Beyond Intellectual Browbeating

It is not enough to know your audience, however.  It is imperative that the apologist understand what it is that God does in imparting faith in order to set a helpful strategy for engagement.  In the second section entitled “Conversion” Stackhouse lays out the limitations and possibilities for apologetics.

Here he recognizes that a change of heart cannot be manipulated by words.  He says the old model of apologetics “could easily become a form of intellectual browbeating.  It was warfare waged on behalf of the neighbour’s soul by mowing down his resistance and presenting the gospel with irresistible argument in hopes that he would relent and believe.” (72)  The goal, he says, is not to persuade anyone of the superiority of the Christian religion.  Its not even to “just introduce someone to Christ...  Our mission must be as broad as God’s mission, and that mission is to bring shalom to the whole world.” (73).  This means being concerned about their health, their relationships, and their faith, and how it fits in the community to which they belong.

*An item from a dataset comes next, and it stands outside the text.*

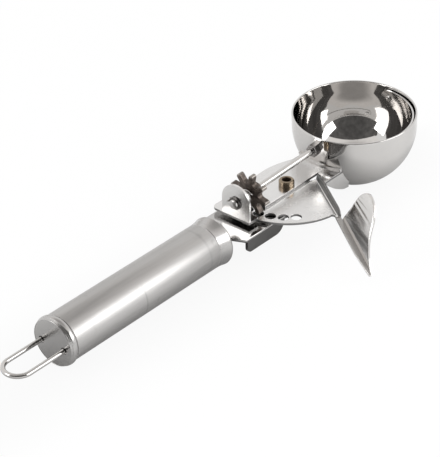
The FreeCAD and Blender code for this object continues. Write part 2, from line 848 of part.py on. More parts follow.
def is_ring_at(edge, z):
    """Whether an edge is a flat ring at the given height."""
    box = edge.BoundBox
    return abs(box.ZMin - z) < 1e-6 and abs(box.ZMax - z) < 1e-6


def pivot_washer():
    disc = Part.makeCylinder(washer_radius, washer_thickness, pivot + Z * base_top)
    hole = Part.makeCylinder(bush_shank_diameter / 2 + running_clearance, washer_thickness,
                             pivot + Z * base_top)
    return disc.cut(hole)


def front_edge_line():
    """The direction of the lever's straight front edge, from the hub outwards."""
    return (front_edge_end - front_edge_start).normalize()


def fan():
    """The flat part of the lever: a hub, a sector with a round edge, and a row of holes."""
    along = front_edge_line()
    corner_angle = math.degrees(math.atan2(front_edge_end.y, front_edge_end.x)) % 360
    arc_end_angle = corner_angle - fan_corner_angle
    rear = on_circle(fan_radius, fan_rear_angle)
    middle = on_circle(fan_radius, (fan_rear_angle + arc_end_angle) / 2)
    arc_end = on_circle(fan_radius, arc_end_angle)
    inner = front_edge_start - along * front_edge_inset
    root = hub_radius * 0.8
    root_rear = on_circle(root, fan_rear_angle - 60)
    root_front = on_circle(root, 50)
    edges = [
        line(root_rear, rear),
        arc(rear, middle, arc_end),
        line(arc_end, front_edge_end),
        line(front_edge_end, inner),
        line(inner, root_front),
        line(root_front, root_rear),
    ]
    plate = face_of(edges).extrude(Z * sheet)
    hub = Part.makeCylinder(hub_radius, sheet)
    plate = plate.fuse(hub)
    for number in range(hole_count):
        angle = 180 - wheel_rest_angle / lever_ratio + number * hole_pitch
        plate = plate.cut(Part.makeCylinder(hole_radius, sheet, on_circle(hole_circle, angle)))
    return plate


def pad_axes():
    """The arm's direction, the way up the thumb pad, and the pad's normal towards the handle."""
    along = Vector(arm_direction).normalize()
    lean = Vector(pad_lean)
    up = (lean - along * lean.dot(along)).normalize()
    return along, up, along.cross(up)


def thumb_pad():
    """A leaf cut from a curved sheet, widest near the lever and drawn out to the arm's tip."""
    along, up, normal = pad_axes()

    def place(distance, height):
        return along * distance + up * height

    tip = place(arm_length, -pad_root / 2)
    leaf_points = [place(arm_length * share, pad_height * rise) for share, rise in pad_outline]
    leaf = Part.BSplineCurve()
    leaf.interpolate([tip] + leaf_points)
    root_start = place(0.0, -pad_root)
    root_end = place(arm_length, -pad_root)
    blank = face_of([
        leaf.toShape(),
        line(leaf_points[-1], root_start),
        line(root_start, root_end),
        line(root_end, tip),
    ])
    blank.translate(normal * -pad_middle)
    blank = blank.extrude(normal * (2 * pad_middle))
    depth = math.sqrt(pad_radius ** 2 - pad_middle ** 2)
    centre = place(-overreach, pad_middle) - normal * depth
    length = arm_length + 2 * overreach
    curved = Part.makeCylinder(pad_radius, length, centre, along)
    curved = curved.cut(Part.makeCylinder(pad_radius - sheet, length, centre, along))
    return blank.common(curved)


def arm_strip_solid():
    """The narrow tapered strip on the handle side of the fold."""
    along = pad_axes()[0]
    inward = along.cross(Z).normalize()
    down = along.cross(inward).normalize()
    points = [
        Vector(0, 0, 0),
        along * arm_length,
        along * arm_length + inward * arm_strip_end,
        along * (arm_length * 0.6) + inward * arm_strip,
        inward * arm_strip,
    ]
    return polygon(points).extrude(down * sheet)


def front_flange():
    """The upright strip along the lever's front edge, higher at the hub than at the arm."""
    along = front_edge_line()
    outward = Vector(-along.y, along.x, 0)
    face = polygon([
        front_edge_start,
        front_edge_end,
        front_edge_end + Z * (sheet + flange_fold),
        front_edge_end - along * flange_outer_slope + Z * (sheet + flange_outer_height),
        front_edge_start + along * flange_inner_slope + Z * (sheet + lever_flange),
        front_edge_start + Z * (sheet + flange_fold),
    ])
    return face.extrude(outward * -sheet)


def lever_plate():
    """The thumb lever, pressed from one sheet: fan, upright front flange, arm and thumb pad."""
    along = front_edge_line()
    outward = Vector(-along.y, along.x, 0)
    fold = front_edge_end + Z * sheet
    pad = thumb_pad()
    pad.translate(fold)
    strip = arm_strip_solid()
    strip.translate(fold)
    knee = Part.makeSphere(sheet, front_edge_end + (Z - outward) * (sheet / 2))
    arm = fused([pad, strip, knee])
    lever = fused([fused([fan(), front_flange()]), arm])
    lever.translate(pivot + Z * lever_bottom)
    hole = Part.makeCylinder(bush_shank_diameter / 2 + running_clearance, sheet, pivot + Z * lever_bottom)
    return lever.cut(hole)


SUB_PARTS = {
    "handle_tube": handle_tube,
    "rear_cap": rear_cap,
    "hanging_loop": hanging_loop,
    "front_cap": front_cap,
    "tang_block": tang_block,
    "tang_pin": tang_pin,
    "base_plate": base_plate,
    "upper_plate": upper_plate,
    "pivot_bush": pivot_bush,
    "pivot_washer": pivot_washer,
    "lever_plate": lever_plate,
    "rod": rod,
    "ear_washer": ear_washer,
    "star_wheel": star_wheel,
    "wheel_pin": wheel_pin,
    "return_spring": return_spring,
    "rod_bush": rod_bush,
    "bowl": bowl,
    "scraper_blade": scraper_blade,
    "far_pivot_pin": far_pivot_pin,
}


def main():
    os.makedirs("parts", exist_ok=True)
    for name, make in SUB_PARTS.items():
        shape = make()
        print(name, "solids", len(shape.Solids), "volume", round(shape.Volume, 2), shape.isValid())
        shape.exportStep("parts/" + name + ".step")


main()
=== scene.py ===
from math import atan2, cos, degrees, exp, pi, radians, sin, sqrt, tan

import bmesh
import bpy
from bpy.props import FloatProperty, FloatVectorProperty, IntProperty, PointerProperty
from mathutils import Matrix, Vector


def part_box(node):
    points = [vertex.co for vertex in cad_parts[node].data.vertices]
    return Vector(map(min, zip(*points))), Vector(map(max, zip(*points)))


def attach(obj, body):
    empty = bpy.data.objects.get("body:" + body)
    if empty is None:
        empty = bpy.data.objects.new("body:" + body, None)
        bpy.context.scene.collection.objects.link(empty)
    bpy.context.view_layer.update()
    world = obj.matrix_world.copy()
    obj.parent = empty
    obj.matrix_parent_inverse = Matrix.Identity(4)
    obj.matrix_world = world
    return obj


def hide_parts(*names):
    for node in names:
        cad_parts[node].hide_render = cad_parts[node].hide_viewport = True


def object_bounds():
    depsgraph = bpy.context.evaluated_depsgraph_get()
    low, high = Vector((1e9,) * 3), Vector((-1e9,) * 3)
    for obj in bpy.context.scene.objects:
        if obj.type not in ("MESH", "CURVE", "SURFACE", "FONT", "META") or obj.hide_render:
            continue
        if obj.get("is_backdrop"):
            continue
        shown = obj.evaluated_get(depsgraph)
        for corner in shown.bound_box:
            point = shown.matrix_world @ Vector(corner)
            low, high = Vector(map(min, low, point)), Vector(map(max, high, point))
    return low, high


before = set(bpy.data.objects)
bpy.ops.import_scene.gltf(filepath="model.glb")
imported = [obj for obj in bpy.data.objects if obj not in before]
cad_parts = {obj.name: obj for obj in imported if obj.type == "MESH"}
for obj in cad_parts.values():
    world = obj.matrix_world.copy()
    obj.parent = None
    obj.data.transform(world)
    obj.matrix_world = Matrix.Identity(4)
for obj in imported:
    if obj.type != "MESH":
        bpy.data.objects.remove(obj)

bl_info = {
    "name": "Lever Ice Cream Scoop",
    "version": (1, 0, 0),
    "blender": (4, 5, 0),
    "location": "View3D > Sidebar > Scoop",
    "description": "Builds a polished lever scoop piece by piece, with its studio stage",
    "category": "Object",
}

# Shapes are drawn in millimetres, and a piece's frame turns them into metres.
MM = 0.001
ROD_SLOPE = radians(2.4)
BOWL_CENTRE = Vector((205.0, 0.0, 16.05)) * MM
PIVOT = Vector((153.5, 0.0, 0.0)) * MM
LEVER_BOTTOM = 2.41
SHEET = 1.2
BASE_TOP = 1.91
UPPER_LOW, UPPER_TOP = 3.71, 4.91
BLADE_OUTER, BLADE_INNER = 28.75, 27.95
TUBE_WALL = 0.8


def outside(node, axis):
    """Where a CAD node starts and ends on an axis, in millimetres; it ties a size to the model."""
    low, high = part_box(node)
    return low[axis] / MM, high[axis] / MM


def at(x, y, z):
    """From millimetres in a piece's own frame to metres, with its origin at a place in millimetres."""
    return Matrix.Translation(Vector((x, y, z)) * MM) @ Matrix.Scale(MM, 4)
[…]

Faith, ultimately, is a gift of God by his Holy Spirit.  In this light, Stackhouse says apologetics is a conversation that does two things:  it strengthens the faith of the committed and it removes obstacles and clarifies issues for inquirers.  Here Stackhouse distinguishes himself from the anti-intellectual Christian circles who consider philosophical endeavour a waste of evangelistic time, and on the other side of the spectrum those Reformed camps who declare we must passively leave evangelism and apologetics to God’s sovereign will.

Humble, Incarnated Apologetics

The final section, “Communication”, comes with many practical suggestions for postmodern engagement.  Here he compares the appeals to experience and feeling, the evidence and reason strategy, and the (Reformed) worldview approach.  He describes the latter as a “comparative” approach where the apologist recommends the listener line up their own worldview alongside the Christian worldview in hopes that they will see the Christian faith more clearly for what it is in its beauty and appeal.  This is not an attempt to overwhelm the audience with the superiority of Christianity, but rather through clarifying things, allowing the Holy Spirit opportunity to work in a fresh way.  In the end, they either “see it” or they don’t.

Other tips Stackhouse offers include focusing on Jesus rather than minutia, sticking close to the Bible, praying for your friend, recognizing they are on a journey, and in the end, admitting we might be wrong about any or all of this.  Contrary to most apologetic strategies, Stackhouse suggests first listening and asking questions.  This fosters epistemological, rhetorical, and spiritual humility; for we are merely human beings, sharing the gifts of God as we have experienced them. 

Stackhouse summarizes, saying “apologetics is best understood as developing one’s authentic self so as to present one’s faith as helpfully as possible to one’s neighbour… we are to become better versions of ourselves.” (xvii)  In this way, we see apologetics as an opportunity to “win the friend, not the argument.” (141)  That makes all the difference.

This would make a great gift to some of your students who eagerly seek apologetic engagements on the campus.  There are many good illustrations, including autobiographical stories from the public university scene.  The title emphasizes humility, but don’t think that means soft and sloppy thinking.  Stackhouse grapples with the sociology of our postmodern times, parses the philosophical debates on truth and religion, and all the while keeps us in touch with Christian tradition, centering us on Christ in the end.  In sum, it’s a keeper for the campus minister’s office shelf.